As an urban person very far from where the sausage is made; I found the farmer relation to the pigs interesting. Found myself relating to Nana in her various relations with animals in the film. Endearing. I think the description and the other reviews give you a clear enough picture regarding if Nana would be an enjoyable watch for you.
I don't think that the length of the movie helped its development: as the stark minimalism surrounds us, maybe pointing out that we should concentrate on Nana and Nana only, I'd say it's fairly easy surrendering to boredom. Fortunately, I've broken this barrier and got myself a decent enough twist. The answers we do not have, leaving us alone to our own thoughts, are this film's greatest asset.
In a way I've only seen done by Tsai Ming-liang, Massadian manages in a taut 60 minutes a film that is somehow both powerfully evocative and indulgently, gorgeously soporific. As if, by holding liminal space, one can come to sense what surrounds it. Did she find the child, then write the film?
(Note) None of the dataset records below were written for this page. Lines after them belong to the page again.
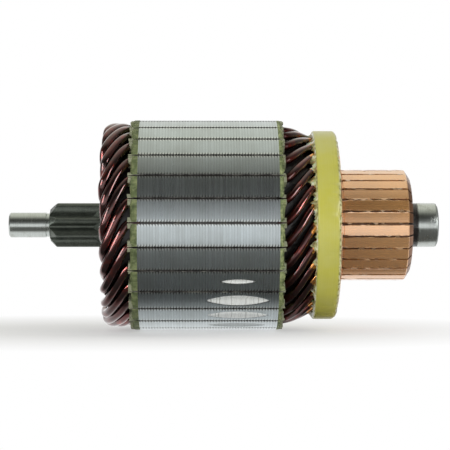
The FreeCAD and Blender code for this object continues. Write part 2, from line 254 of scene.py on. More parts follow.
chamfer = 0.5 * mm
run_out_x = gear_in_x - 3.7 * mm
shaft_outline = [
    (shaft_low.x + centre_depth, 0),
    (shaft_low.x, centre_r),
    (shaft_low.x, pilot_r - chamfer),
    (shaft_low.x + chamfer, pilot_r),
    (gear_out_x - 1.4 * mm, pilot_r),
    (gear_out_x - 1.2 * mm, pilot_groove_r),
    (gear_out_x - 0.2 * mm, pilot_groove_r),
    (gear_out_x, pilot_r),
    (core_low.x, pilot_r),
    (core_low.x, core_seat_r),
    (core_high.x, core_seat_r),
    (core_high.x, commutator_seat_r),
    (bars_high.x, commutator_seat_r),
    (bars_high.x, neck_r),
    (journal_shoulder_x, neck_r),
    (journal_shoulder_x + 0.15 * mm, journal_r),
    (shaft_high.x - 1.0 * mm, journal_r),
    (shaft_high.x - 0.45 * mm, journal_r - 0.25 * mm),
    (shaft_high.x, journal_r - 1.0 * mm),
    (shaft_high.x, centre_r),
    (shaft_high.x - centre_depth, 0),
]
add_piece(turned(shaft_outline), "ground_shaft", ground_steel, ["shaft"])

# Sun gear: eight straight teeth hobbed into the shaft, then hardened and phosphated dark. Their
# outer ends are chamfered on a cone, and the gaps run out at the collar behind them.
gear_teeth = 8
gear_module = 1.5 * mm
gear_shift = 0.55
pressure = math.radians(20)
gear_pitch_r = gear_module * gear_teeth / 2
gear_root_r = gear_pitch_r - 0.7 * gear_module
gear_crest_angle = math.radians(165.1)
gear_end_r = 5.6 * mm
gear_bore_r = pilot_r - 0.3 * mm
collar_r = 9.6 * mm
collar_end_x = core_low.x - 0.01 * mm

worn_edges, given, result = shader_group("worn_edges", ["Reach", "Breakup"], ["Worn"])
tree = worn_edges
rounded = node(tree, "ShaderNodeBevel", {"Radius": given["Reach"]}, samples=6).outputs["Normal"]
flat = node(tree, "ShaderNodeNewGeometry").outputs["Normal"]
agree = node(tree, "ShaderNodeVectorMath", {0: rounded, 1: flat}, operation="DOT_PRODUCT").outputs["Value"]
rough_share = noise_node(tree, given["Place"], given["Breakup"], 4.0)
edge_share = remap(tree, agree, 0.985, 0.86)
tree.links.new(times(tree, edge_share, remap(tree, rough_share, 0.35, 0.6, 0.3, 1.0)), result["Worn"])

phosphated_steel, tree, shader, place = new_finish("phosphated_steel", 0.75, 0.42)
grain = noise_node(tree, place, 2600.0, 4.0)
cloud = stains(tree, place, 300.0, 0.35, 0.7)
worn = use_group(tree, worn_edges, {"Place": place, "Reach": 0.22 * mm, "Breakup": 1500.0})["Worn"]
dark_tone = ramp(tree, grain, [(0.3, (0.055, 0.066, 0.055)), (0.7, (0.13, 0.148, 0.125))])
clouded = mixed(tree, times(tree, cloud, 0.35), dark_tone, (0.20, 0.22, 0.19))
tree.links.new(mixed(tree, times(tree, worn, 0.75), clouded, (0.50, 0.54, 0.48)), shader["Base Color"])
tree.links.new(remap(tree, grain, 0.3, 0.7, 0.28, 0.44), shader["Roughness"])
add_bump(tree, shader, grain, 0.5, 0.02 * mm)


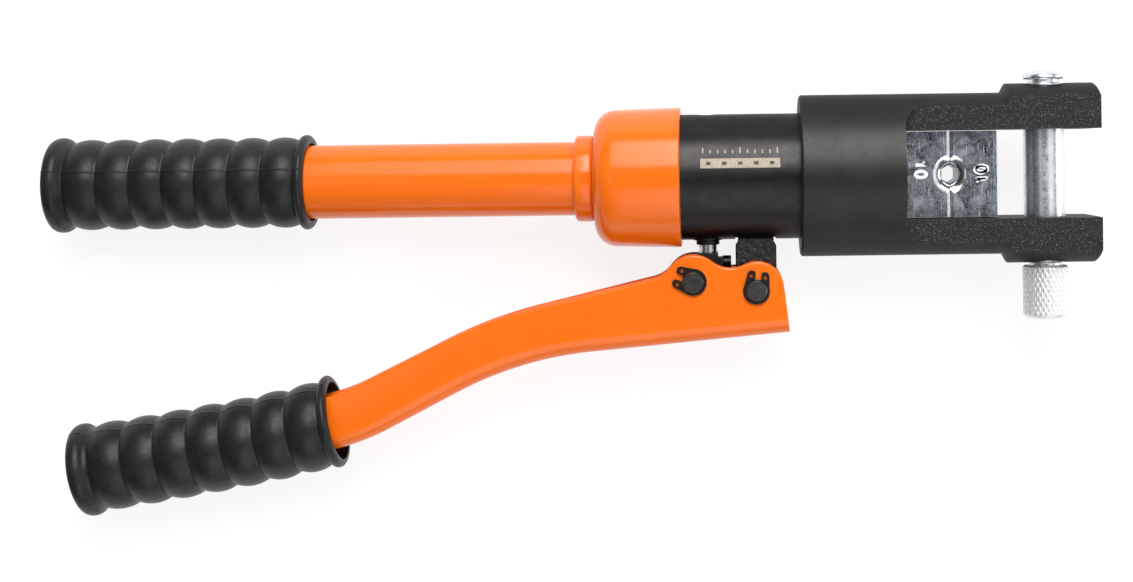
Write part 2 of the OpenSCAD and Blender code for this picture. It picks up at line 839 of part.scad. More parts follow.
// Grip along -X with the centre of its mouth bead at x = 0; slim is taken off its outer radii
module grip(length, slim) {
    first = -bead_round - 2.2;
    pitch = (length + 2 * first) / rib_count;
    rib_round = (pitch * pitch / 4 + rib_depth * rib_depth) / (2 * rib_depth);
    half = asin(pitch / 2 / rib_round);
    rib_c = grip_r - slim - rib_round;
    bead_c = bead_r - slim - bead_round;
    closed = -length - bead_round;
    color(RUBBER)
    turned_x(concat(
        [[mouth_r, bead_round]],
        arc([bead_c, 0], bead_round, 90, -75, 8),
        [
            for (k = [0:rib_count - 1])
                each arc([rib_c, first - (k + 0.5) * pitch], rib_round, half, -half, 8)
        ],
        arc([bead_c, -length], bead_round, 75, -60, 7),
        [[bead_c - 3, closed], [0, closed]],
        [[0, closed + grip_end], [grip_bore, closed + grip_end]],
        [[grip_bore, -6], [mouth_r, -4]]
    ));
}

module fixed_grip() {
    translate([grip_mouth, 0, 0]) grip(grip_len, 0);
}

module lever_grip() {
    translate([lever_grip_mouth[0], lever_grip_mouth[1], 0]) rotate([0, 0, slope_grip])
        grip(lever_grip_len, lever_grip_slim);
}

// ---- Pump plunger ----

module pump_plunger() {
    color(ZINC)
    turned_y([
        [0, stud_end],
        [plunger_r - 0.4, stud_end],
        [plunger_r, stud_end + 0.4],
        [plunger_r, -plunger_top - 0.4],
        [plunger_r - 0.4, -plunger_top],
        [0, -plunger_top]
    ], plunger_x);
}

module plunger_head() {
    left = plunger_x - plunger_r - 1;
    color(BLACK)
    difference() {
        union() {
            bar_z(-block_half, block_half, plunger_eye_r, plunger_pin_at);
            translate([left, plunger_pin_at[1], -block_half])
                cube([head_right - left, head_top - plunger_pin_at[1], 2 * block_half]);
            translate([head_right - cut, screw_y - 3, -4]) cube([2 + cut, 5, 8]);
        }
        bar_z(-block_half - cut, block_half + cut, eye_r, plunger_pin_at - [eye_play_left, 0]);
        bar_z(-block_half - cut, block_half + cut, eye_r, plunger_pin_at + [eye_play_right, 0]);
        translate([plunger_pin_at[0] - eye_play_left, plunger_pin_at[1] - eye_r, -block_half - cut])
            cube([eye_play_left + eye_play_right, 2 * eye_r, 2 * (block_half + cut)]);
        bar_y(stud_end - 0.1, head_top + cut, plunger_r + static_fit, plunger_x);
        bar_x(plunger_x, head_right + 2 + cut, 1.5 + static_fit, screw_y);
    }
}

module head_clamp_screw() {
    color(BLACK)
    difference() {
        union() {
            bar_x(plunger_x + plunger_r + static_fit, head_right + 2, 1.5, screw_y);
            bar_x(head_right + 2, head_right + 5.2, 2.5, screw_y);
        }
        bar_x(head_right + 3.6, head_right + 5.2 + cut, 1.3, screw_y, $fn = 6);
    }
}

// ---- Lever ----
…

Or is casting just full of perfectly charming, independent, capable, headstrong, brave and lovely four year old French girls?
Remarkable first feature from director Valerie Massadian that captures the world from the perspective of a 4 year old girl living rurally in France with a single mother. Slight but poignant with an endearing and involving turn by wee Kelyna Lecomte. The still camera adds a certain verisimilitude to the images captured. Bears promise.